At this very moment, more than a hundred refugees in detention centrums in Amsterdam and Rotterdam are on hunger strike, in protest of their “inhumane treatment”.

The majority of all asylum seekers is denied access into the Dutch land of milk and honey – after which they are sanctioned to leave the country by their own means. Needless to say, hardly anyone can afford a trip back to Somalia, Pakistan, Afghanistan, Angola – or whichever place they fled from.

Often, the person ends up roaming the streets, devoid of legal employment, housing, education and healthcare, until they find the chance to hitch a ride and try their luck elsewhere in Europe. Clearly, the life of a denied asylum seeker is nothing to envy. Now that the Dutch government is about to criminalize this sort of existence inside the Dutch borders, illegal residents might be forced to retract even more into the margins of society. Skeptics warn that in the threat of police raids, arrests and imprisonments, the vulnerable group of refugees will become more invisible.

Luckily, not all Dutch people agree with the severe treatment of asylum seekers. Chanting the words “No human is illegal!” (Geen mens is illegaal!) , hundreds of people have gathered over the past months in dozens of protests.
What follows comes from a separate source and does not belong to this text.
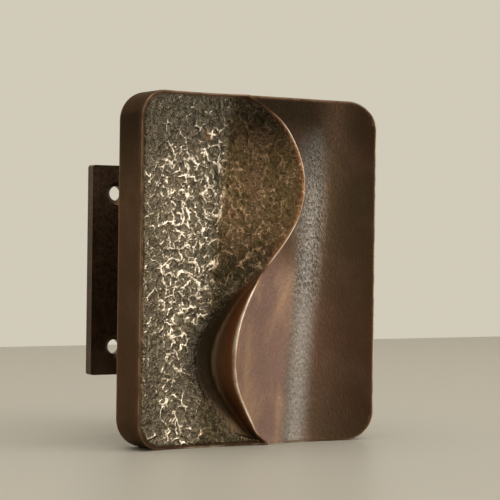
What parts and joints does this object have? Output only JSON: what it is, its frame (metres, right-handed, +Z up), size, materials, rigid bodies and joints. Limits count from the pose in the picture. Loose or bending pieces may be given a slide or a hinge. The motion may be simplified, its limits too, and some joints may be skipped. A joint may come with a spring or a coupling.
{
  "type": "door pull handle",
  "caption": "Cast bronze door pull: a thick rounded panel with an S-curve relief, one half crinkled and one half smooth, on a square mounting plate.",
  "frame": {"origin": "centre of the mounting plate's back face, which lies on the door", "axes": "+Y into the door, -Y towards the person, +Z up, +X to the right seen from the front"},
  "size_m": [0.118, 0.0795, 0.15],
  "materials": {
    "bronze_patina": "cast bronze with a dark brown patina, worn bright along its edges",
    "plate_patina": "dark brown patina, satin",
    "screw_brass": "aged brass"
  },
  "bodies": {
    "root": {"grip": "bronze_patina", "mounting_plate": "plate_patina", "plate_screws": "screw_brass"}
  },
  "joints": []
}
One of the most notable citizen’s initiatives to help rejected asylum seekers is that of the “Refugee Church” (Vluchtkerk). In the night of 1 December 2012, the squatter’s movement broke into the St. Joseph’s Church in Amsterdam. The Church no longer being religiously in use, those involved with the operation sought to transform this bunker-like structure into a safe haven for rejected asylum seekers.

vluchtkerk2

Photo: ANP

Soon, the neighbours pitched in and built kitchens, sleeping places, bathrooms and heating. It didn’t take long for the Church to become flocked  with about 100 rejected asylum seekers, and it has been occupied ever since.

The residents are assisted by many volunteers, who work to ensure their physical and mental well-being, and who provide legal help.

Photo: ANP / Olaf Kraak

Photo: ANP / Olaf Kraak

Not willing to accept the status quo for themselves or other asylum seekers to come, the residents are actively seeking publicity, and with success. The combined expertise of the residents and volunteers has resulted in a smooth-running website and a series of 10 films, each depicting the story of a resident. With these platforms, those voices the Dutch politicians would perhaps rather ignore, are heard loud and clearly.

In agreement with the Municipality of Amsterdam, The Refugee Church is allowed to be open until the 1st of June 2013. After that, the residents will be evicted and sent back into the streets. With the new law pending, the question is whether the rejected asylum seekers will fight against their “illegality” in some other way, or if they will be criminals on the run.